The statute assumes unauthorized access is of two types: (i) access by an outsider who has not been given permission to communicate with a particular computer; and (ii) access by an insider who has been given permission to communicate with a computer at a specific level, but who goes beyond the scope of that authorization. The first alternative is usually known as “unauthorized access,” while the second is called “exceeding authorized access.” See 18 U.S. Code section 1030.
The statute defines “computer” and other relevant terms, but it does not define “access,” which seems a peculiarly basic omission. It is also surprising to learn that there is relatively little case law on the definition of “access” in this context.
The case that is usually cited on this issue is State v. Allen, 260 Kan. 107, 917 P.2d 848 (Kan. 1996). Allen was charged, essentially, with gaining “access” to Southwestern Bell’s computers without authorization. The State’s evidence showed that, in this era of dial-up connections, Allen had been wardialing, i.e., had used his computer to repeatedly call Southwestern Bell modems that could let a caller “enter” the Southwestern Bell computer system. The evidence also showed that if a call went through, the computer determined if it was answered by a modem or by a person, after which it terminated the connection.
The issue that went to the Kansas Supreme Court was whether Allen had “accessed” the Southwestern Bell computers; if he had, then the access would have been without authorization and the crime would have been committed.
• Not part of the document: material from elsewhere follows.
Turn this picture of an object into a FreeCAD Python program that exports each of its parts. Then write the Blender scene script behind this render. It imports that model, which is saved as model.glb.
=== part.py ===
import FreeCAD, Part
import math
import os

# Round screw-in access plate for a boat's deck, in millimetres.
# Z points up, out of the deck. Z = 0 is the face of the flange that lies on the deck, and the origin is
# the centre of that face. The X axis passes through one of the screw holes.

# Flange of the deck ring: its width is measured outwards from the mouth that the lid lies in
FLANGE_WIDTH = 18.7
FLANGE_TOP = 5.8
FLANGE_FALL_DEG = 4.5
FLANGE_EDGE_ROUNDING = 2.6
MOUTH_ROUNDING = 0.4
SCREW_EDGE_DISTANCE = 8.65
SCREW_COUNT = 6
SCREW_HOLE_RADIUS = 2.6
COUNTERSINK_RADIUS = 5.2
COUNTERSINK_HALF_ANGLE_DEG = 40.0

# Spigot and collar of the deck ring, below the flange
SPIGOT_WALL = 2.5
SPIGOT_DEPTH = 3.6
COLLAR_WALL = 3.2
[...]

But if he had not accessed the computer, then the charged crime had not been committed.
The Kansas statute (like some state statutes in effect today) defined “access” as “to approach, instruct, communicate with, store data in, retrieve data from, or otherwise make use of” a computer. Kansas Statute Annotated section 21-3755. The state argued that, at a minimum, Allen had “approached” the Southwestern Bell computers, but the Kansas Supreme court disagreed. It agreed with a U.S. Department of Justice report which concluded that this use of “access” was unconstitutionally vague because it did not provide sufficient notice of what is forbidden; as the DOJ report pointed out, this interpretation of “access” would criminalze mere physical proximity to a computer.
The Kansas Supreme Court held that the evidence did not support the State’s contention that Allen had “accessed” the Southwestern Bell computer because there was no evidence that he had “made use” of them or had been in a position to do so. It therefore upheld the lower court’s dismissal of the charge against Allen.
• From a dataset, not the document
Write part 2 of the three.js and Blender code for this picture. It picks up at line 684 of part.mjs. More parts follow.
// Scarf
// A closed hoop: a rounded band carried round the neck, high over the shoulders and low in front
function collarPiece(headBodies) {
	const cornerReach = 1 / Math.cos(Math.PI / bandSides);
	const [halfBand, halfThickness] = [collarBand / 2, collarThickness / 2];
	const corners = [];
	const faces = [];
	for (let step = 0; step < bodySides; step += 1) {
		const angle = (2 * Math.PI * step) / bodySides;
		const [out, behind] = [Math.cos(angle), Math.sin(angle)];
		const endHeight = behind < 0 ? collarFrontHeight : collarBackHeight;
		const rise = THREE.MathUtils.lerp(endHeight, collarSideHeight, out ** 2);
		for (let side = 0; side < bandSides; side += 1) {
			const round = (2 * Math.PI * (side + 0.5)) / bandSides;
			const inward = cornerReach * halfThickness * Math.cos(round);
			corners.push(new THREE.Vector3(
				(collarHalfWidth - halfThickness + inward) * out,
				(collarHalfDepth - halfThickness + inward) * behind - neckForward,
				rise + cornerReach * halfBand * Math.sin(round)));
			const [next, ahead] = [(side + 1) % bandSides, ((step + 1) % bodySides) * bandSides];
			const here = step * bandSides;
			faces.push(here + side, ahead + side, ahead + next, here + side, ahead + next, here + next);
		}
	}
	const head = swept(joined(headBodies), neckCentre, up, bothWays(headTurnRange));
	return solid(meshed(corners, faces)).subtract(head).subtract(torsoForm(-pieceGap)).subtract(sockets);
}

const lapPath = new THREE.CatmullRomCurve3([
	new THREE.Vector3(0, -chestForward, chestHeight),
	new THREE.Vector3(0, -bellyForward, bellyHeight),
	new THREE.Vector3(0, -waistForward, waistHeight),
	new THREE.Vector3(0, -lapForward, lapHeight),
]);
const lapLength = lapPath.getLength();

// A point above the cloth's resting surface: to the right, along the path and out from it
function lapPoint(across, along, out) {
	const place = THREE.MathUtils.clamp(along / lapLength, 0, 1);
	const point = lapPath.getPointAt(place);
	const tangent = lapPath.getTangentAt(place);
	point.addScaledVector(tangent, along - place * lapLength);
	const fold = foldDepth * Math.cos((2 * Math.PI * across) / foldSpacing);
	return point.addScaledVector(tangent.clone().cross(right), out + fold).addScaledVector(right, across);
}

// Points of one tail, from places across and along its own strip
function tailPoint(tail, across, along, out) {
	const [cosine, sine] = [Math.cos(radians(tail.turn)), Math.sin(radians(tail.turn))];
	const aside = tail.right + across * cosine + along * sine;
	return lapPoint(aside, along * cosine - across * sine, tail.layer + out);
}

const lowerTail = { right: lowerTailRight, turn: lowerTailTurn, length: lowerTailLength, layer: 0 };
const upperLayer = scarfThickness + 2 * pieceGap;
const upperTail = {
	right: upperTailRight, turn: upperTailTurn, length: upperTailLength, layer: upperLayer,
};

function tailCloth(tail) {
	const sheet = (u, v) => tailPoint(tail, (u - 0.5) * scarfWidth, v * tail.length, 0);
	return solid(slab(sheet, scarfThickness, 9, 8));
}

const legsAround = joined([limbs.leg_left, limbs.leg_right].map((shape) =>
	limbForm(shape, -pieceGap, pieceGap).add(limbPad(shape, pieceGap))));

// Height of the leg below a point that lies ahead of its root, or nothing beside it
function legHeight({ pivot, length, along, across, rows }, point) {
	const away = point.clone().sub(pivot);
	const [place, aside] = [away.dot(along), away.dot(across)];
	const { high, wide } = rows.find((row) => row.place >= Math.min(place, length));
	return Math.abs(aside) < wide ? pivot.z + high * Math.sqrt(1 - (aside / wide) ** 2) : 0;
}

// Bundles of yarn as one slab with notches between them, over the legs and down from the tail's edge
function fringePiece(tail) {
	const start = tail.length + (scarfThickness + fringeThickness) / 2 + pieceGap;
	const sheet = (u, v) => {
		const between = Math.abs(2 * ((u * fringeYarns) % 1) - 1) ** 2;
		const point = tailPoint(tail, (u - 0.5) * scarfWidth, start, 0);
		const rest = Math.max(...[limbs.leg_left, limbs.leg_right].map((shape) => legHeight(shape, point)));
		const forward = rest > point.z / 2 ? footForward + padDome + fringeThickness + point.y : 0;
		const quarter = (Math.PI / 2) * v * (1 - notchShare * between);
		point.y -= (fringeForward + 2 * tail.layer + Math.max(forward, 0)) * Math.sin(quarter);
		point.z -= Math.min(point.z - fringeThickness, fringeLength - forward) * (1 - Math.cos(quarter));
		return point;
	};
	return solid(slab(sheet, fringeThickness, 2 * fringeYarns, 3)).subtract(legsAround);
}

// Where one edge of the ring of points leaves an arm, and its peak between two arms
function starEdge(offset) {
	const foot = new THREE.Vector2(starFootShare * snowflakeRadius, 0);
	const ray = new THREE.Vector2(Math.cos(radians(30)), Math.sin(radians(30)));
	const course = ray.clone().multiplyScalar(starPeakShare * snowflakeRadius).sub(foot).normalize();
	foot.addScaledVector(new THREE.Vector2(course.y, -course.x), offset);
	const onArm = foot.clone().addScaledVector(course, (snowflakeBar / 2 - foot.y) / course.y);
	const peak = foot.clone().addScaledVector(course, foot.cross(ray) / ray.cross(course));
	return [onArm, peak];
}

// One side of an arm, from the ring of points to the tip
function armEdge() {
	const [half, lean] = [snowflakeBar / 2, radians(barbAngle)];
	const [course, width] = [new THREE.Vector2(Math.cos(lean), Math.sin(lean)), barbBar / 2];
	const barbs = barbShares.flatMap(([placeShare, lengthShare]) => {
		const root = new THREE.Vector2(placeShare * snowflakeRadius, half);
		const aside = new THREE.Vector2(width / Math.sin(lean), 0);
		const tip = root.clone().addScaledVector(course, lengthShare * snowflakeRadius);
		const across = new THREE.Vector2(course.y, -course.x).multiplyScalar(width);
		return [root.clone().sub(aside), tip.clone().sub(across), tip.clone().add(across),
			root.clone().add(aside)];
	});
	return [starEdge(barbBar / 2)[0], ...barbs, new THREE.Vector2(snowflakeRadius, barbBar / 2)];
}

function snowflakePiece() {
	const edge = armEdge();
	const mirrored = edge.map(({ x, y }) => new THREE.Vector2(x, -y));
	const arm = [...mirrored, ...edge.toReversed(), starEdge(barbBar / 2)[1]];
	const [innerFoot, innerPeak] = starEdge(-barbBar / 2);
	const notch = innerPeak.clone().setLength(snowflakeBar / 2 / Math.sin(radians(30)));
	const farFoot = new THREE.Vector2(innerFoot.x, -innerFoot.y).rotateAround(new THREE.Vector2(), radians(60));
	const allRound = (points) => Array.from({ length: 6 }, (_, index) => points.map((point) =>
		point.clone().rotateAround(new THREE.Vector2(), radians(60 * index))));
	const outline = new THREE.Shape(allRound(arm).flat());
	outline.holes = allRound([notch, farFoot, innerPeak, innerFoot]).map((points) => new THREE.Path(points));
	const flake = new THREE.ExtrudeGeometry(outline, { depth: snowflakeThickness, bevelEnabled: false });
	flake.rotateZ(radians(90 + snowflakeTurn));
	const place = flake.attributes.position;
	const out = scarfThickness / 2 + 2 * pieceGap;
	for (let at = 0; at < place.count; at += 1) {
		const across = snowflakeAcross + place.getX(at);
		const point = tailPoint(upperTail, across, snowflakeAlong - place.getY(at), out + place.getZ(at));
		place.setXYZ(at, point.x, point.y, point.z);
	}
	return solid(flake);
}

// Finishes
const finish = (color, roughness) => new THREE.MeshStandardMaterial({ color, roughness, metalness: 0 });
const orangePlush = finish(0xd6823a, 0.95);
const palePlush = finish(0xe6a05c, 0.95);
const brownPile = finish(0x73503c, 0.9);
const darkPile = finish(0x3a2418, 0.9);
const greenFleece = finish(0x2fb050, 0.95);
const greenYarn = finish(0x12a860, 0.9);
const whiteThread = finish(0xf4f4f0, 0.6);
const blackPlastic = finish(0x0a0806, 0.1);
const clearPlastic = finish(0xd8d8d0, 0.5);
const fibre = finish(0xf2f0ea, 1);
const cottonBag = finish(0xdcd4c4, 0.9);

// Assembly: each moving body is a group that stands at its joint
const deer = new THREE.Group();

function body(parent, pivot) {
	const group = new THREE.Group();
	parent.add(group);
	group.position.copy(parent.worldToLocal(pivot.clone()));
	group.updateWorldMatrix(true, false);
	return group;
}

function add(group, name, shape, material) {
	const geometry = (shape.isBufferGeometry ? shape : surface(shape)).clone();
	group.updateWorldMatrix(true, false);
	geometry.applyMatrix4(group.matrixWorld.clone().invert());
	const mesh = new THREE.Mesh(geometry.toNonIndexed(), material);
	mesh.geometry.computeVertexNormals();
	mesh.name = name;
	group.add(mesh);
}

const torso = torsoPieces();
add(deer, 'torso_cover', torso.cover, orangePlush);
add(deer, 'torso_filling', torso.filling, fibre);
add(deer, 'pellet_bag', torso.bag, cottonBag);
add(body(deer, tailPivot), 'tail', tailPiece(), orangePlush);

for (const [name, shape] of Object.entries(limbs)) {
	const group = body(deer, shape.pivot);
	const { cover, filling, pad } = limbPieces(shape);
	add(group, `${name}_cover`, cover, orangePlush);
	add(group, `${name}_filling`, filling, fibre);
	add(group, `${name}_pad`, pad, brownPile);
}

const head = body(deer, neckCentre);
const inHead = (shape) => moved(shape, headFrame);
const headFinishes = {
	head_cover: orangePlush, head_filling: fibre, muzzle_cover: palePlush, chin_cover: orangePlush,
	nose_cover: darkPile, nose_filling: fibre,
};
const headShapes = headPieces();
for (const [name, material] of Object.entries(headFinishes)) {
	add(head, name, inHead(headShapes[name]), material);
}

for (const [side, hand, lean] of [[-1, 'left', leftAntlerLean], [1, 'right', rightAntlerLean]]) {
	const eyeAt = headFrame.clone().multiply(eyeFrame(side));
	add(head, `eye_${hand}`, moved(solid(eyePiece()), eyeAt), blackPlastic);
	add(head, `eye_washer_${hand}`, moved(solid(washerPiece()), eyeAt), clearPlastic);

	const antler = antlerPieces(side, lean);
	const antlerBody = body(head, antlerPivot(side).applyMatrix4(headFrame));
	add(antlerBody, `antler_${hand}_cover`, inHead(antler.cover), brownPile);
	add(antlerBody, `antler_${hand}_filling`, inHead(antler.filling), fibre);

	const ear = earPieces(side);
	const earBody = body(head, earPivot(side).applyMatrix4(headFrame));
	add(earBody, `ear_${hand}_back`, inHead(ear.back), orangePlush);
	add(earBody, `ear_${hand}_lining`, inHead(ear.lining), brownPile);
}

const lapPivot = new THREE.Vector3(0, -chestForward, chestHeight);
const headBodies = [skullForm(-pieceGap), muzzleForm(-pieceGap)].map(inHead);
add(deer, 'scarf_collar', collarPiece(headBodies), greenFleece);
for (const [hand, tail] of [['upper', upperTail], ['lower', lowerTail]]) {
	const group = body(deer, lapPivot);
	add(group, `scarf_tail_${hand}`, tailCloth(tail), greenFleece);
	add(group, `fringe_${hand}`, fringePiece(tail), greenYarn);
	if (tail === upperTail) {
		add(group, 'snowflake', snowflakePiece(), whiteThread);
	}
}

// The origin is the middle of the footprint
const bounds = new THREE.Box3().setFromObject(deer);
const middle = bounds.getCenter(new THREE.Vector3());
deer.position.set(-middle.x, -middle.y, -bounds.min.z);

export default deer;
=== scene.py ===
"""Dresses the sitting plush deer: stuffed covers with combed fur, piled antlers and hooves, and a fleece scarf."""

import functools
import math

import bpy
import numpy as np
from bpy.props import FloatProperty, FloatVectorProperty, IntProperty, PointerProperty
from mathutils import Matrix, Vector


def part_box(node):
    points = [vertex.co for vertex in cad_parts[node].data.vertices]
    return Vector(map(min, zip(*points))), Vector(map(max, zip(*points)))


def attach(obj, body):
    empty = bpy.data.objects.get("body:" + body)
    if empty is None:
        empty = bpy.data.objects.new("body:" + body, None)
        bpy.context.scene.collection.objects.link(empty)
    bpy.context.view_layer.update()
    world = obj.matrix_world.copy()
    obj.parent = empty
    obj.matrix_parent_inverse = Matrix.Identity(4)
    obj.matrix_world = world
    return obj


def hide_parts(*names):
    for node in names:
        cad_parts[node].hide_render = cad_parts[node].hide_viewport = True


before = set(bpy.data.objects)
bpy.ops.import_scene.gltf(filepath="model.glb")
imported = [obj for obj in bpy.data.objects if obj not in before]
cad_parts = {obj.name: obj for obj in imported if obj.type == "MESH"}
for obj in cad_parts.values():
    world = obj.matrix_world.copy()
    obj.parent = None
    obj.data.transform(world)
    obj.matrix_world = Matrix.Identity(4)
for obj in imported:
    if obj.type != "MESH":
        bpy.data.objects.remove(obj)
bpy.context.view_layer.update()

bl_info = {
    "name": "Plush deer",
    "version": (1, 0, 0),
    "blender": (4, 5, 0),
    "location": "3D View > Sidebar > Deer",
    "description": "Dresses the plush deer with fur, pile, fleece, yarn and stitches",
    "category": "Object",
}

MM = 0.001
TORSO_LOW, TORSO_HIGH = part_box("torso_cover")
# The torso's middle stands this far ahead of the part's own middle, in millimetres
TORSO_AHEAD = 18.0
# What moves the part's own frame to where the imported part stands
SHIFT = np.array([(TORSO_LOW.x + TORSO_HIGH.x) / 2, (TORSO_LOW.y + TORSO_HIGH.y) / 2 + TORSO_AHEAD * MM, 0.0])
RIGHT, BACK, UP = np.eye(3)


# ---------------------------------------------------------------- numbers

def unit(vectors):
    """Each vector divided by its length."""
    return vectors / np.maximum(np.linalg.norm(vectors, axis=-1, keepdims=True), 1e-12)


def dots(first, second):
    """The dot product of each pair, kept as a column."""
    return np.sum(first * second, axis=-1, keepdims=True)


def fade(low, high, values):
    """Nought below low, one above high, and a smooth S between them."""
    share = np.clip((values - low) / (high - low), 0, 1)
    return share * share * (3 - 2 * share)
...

The holding in Allen, which is still valid precedent on the issue of “accessing” a computer, would suggest that port-scanning, the process of searching a network for open ports that can be used to “access” the network, is not a crime. Surprisingly, perhaps, we have no criminal cases on this precise issue. The only decision in U.S. law on whether port-scanning is a violation of statutes like 18 U.S. Code section 1030 is a civil case. (Section 1030 also creates a civil cause of action for one whose computer has been attacked in violation of the statute.). In Moulton v. VC3, 2000 WL 33310901 (N.D. Ga. 2000), the court held that port-scanning was not a violation of section 1030.
Another way to attack this issue is to charge that a defendant — like Allen — is attempting to gain access to a computer or computer system without being authorized to do so. Section 1030(b) makes it a crime to attempt to commit any of the intrusions outlawed by section 1030(a), and most state computer crime statutes do something similar.
One wonders why the Allen prosecutor did not try this approach.